» **Exercise description**:
Search the material and gather each line with "this" in it.

» **Material provided**:

*-*-*

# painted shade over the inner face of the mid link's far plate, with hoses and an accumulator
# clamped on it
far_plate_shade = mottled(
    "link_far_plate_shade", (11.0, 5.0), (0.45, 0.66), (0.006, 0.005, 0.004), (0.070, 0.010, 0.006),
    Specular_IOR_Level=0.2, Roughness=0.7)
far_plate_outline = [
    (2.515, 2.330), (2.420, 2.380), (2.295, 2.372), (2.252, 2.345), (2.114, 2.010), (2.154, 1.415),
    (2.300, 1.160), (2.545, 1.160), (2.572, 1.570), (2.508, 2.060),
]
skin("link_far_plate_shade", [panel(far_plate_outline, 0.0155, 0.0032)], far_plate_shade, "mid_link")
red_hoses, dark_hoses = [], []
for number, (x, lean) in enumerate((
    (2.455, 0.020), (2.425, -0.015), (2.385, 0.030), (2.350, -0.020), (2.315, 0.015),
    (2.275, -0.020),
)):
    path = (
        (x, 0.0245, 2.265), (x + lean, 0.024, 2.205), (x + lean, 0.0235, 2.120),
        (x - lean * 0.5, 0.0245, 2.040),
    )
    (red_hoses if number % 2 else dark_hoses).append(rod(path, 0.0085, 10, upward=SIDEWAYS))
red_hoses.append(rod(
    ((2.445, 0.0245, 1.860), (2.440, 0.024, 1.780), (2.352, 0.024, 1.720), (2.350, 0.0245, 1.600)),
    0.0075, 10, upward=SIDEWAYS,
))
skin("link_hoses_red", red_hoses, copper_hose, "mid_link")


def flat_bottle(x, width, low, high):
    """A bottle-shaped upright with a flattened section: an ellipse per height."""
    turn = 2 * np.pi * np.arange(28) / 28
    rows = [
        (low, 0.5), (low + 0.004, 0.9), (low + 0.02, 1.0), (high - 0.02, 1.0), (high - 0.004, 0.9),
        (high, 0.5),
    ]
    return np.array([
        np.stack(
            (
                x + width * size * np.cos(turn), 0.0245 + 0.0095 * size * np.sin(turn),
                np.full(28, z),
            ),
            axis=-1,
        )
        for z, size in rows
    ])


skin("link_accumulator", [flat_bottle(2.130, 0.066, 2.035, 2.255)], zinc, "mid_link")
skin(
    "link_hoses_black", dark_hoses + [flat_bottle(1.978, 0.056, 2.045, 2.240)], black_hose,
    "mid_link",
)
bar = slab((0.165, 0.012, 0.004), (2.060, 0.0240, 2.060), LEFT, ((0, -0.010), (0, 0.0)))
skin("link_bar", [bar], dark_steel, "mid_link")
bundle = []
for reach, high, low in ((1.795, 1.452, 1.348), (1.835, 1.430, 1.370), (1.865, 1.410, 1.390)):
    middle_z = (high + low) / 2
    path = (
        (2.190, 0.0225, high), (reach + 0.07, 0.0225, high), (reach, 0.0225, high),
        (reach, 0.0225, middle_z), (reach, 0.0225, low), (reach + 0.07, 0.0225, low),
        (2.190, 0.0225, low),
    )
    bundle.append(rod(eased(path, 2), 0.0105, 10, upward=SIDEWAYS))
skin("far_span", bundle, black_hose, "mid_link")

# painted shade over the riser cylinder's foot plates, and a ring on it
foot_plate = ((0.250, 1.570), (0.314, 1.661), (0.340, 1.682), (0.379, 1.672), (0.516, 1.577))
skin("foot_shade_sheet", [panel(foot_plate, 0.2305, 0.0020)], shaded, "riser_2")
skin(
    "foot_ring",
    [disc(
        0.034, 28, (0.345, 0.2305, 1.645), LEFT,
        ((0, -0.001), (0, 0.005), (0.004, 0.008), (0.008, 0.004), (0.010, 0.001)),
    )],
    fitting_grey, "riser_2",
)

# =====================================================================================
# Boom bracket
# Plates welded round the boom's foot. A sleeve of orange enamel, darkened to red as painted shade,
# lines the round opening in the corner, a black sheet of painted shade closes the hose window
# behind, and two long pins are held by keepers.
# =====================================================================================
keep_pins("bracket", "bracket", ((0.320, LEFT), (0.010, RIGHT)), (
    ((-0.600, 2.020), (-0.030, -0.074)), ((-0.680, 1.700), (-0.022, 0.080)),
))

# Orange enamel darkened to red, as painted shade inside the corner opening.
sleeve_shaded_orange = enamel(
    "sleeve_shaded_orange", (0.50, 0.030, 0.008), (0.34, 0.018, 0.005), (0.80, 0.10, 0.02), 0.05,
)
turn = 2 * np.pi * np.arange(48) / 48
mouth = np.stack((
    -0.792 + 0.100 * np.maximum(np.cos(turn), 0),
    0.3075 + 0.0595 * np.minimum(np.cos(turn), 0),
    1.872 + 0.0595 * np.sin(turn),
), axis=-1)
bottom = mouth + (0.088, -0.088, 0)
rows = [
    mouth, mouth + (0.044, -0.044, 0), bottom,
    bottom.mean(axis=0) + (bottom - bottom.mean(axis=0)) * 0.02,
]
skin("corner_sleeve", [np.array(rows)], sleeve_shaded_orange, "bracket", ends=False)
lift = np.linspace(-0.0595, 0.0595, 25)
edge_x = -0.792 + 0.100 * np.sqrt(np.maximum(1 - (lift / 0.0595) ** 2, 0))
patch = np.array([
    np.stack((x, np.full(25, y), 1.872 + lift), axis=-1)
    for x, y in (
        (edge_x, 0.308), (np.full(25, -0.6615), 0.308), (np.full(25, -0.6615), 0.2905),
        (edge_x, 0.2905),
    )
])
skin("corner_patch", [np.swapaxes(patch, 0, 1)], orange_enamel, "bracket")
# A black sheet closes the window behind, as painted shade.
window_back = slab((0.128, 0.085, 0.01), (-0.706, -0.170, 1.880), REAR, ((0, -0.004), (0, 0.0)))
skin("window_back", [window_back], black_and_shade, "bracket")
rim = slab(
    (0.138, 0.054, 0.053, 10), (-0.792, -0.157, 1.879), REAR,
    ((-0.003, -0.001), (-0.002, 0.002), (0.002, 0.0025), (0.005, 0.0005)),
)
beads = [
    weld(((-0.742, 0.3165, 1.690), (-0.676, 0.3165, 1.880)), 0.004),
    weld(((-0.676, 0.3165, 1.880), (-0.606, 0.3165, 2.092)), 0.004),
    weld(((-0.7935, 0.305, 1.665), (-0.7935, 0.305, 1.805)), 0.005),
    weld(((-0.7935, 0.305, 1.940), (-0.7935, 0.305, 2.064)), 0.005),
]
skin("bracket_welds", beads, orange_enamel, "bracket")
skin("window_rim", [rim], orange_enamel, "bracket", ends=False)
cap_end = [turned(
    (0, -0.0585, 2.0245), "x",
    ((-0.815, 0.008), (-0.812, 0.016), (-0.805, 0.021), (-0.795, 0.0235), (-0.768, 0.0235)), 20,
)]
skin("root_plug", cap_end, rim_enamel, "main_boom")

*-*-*

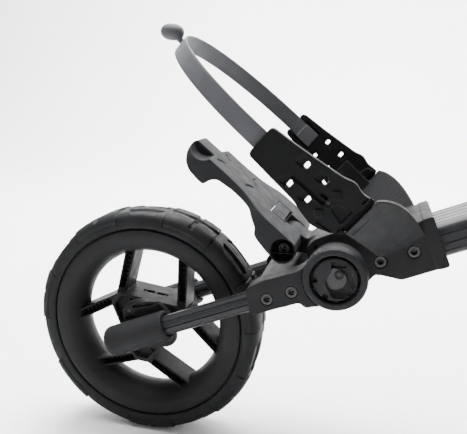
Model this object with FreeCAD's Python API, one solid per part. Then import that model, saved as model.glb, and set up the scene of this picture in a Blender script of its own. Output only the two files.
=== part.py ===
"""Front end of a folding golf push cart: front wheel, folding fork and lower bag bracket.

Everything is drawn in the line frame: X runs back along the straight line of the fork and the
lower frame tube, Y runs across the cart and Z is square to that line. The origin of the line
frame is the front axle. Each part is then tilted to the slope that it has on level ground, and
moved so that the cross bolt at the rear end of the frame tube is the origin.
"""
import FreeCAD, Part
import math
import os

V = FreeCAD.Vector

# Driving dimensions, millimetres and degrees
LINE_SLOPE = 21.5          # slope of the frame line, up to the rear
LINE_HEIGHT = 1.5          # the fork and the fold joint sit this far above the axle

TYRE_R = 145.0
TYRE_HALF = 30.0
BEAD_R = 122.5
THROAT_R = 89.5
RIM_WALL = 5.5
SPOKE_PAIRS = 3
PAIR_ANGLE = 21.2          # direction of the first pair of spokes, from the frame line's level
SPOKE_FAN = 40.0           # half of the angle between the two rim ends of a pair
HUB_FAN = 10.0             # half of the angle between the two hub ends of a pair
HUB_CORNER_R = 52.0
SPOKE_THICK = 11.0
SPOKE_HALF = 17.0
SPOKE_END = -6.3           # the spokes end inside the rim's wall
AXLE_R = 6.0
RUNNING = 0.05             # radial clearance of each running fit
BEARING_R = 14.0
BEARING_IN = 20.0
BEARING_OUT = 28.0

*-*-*

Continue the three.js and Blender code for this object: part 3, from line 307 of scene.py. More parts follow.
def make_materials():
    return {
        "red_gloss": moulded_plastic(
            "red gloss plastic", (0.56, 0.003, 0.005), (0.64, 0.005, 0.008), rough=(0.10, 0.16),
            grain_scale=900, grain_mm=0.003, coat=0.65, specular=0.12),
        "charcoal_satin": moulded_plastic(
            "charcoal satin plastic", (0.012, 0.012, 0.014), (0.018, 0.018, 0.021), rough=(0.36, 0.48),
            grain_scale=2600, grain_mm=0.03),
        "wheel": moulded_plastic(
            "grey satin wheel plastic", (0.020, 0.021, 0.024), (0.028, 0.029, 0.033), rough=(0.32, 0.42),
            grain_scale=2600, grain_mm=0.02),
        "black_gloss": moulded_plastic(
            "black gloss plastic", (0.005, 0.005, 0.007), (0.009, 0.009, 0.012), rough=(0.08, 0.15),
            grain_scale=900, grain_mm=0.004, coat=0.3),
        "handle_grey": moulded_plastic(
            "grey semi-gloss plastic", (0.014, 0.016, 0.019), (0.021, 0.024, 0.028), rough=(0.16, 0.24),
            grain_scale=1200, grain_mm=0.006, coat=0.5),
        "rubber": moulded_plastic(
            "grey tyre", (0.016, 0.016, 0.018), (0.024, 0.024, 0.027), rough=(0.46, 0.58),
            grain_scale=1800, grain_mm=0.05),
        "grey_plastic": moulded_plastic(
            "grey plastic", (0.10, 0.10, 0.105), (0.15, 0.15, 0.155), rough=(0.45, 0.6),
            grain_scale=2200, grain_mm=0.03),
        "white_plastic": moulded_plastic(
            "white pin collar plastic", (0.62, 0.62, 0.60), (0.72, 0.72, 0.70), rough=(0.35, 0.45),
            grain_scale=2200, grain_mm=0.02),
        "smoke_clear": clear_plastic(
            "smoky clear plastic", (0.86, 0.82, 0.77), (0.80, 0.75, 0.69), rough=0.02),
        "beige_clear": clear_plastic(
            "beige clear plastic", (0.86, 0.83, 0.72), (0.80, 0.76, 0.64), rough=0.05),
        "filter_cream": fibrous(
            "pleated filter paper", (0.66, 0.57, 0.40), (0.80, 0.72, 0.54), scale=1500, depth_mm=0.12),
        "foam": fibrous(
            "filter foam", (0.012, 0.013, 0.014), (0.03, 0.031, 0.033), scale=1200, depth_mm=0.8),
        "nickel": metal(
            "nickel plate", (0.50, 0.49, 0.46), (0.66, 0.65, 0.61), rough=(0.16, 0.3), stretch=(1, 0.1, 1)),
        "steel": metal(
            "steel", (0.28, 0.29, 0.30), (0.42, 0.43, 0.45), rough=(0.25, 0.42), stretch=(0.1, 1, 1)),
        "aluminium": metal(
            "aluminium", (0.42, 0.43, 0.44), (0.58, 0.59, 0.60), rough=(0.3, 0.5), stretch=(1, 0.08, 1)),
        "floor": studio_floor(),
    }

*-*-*

» **Reply**:
Model this object with FreeCAD's Python API, one solid per part. Then import that model, saved as model.glb, and set up the scene of this picture in a Blender script of its own. Output only the two files.
LINE_HEIGHT = 1.5          # the fork and the fold joint sit this far above the axle
Continue the three.js and Blender code for this object: part 3, from line 307 of scene.py. More parts follow.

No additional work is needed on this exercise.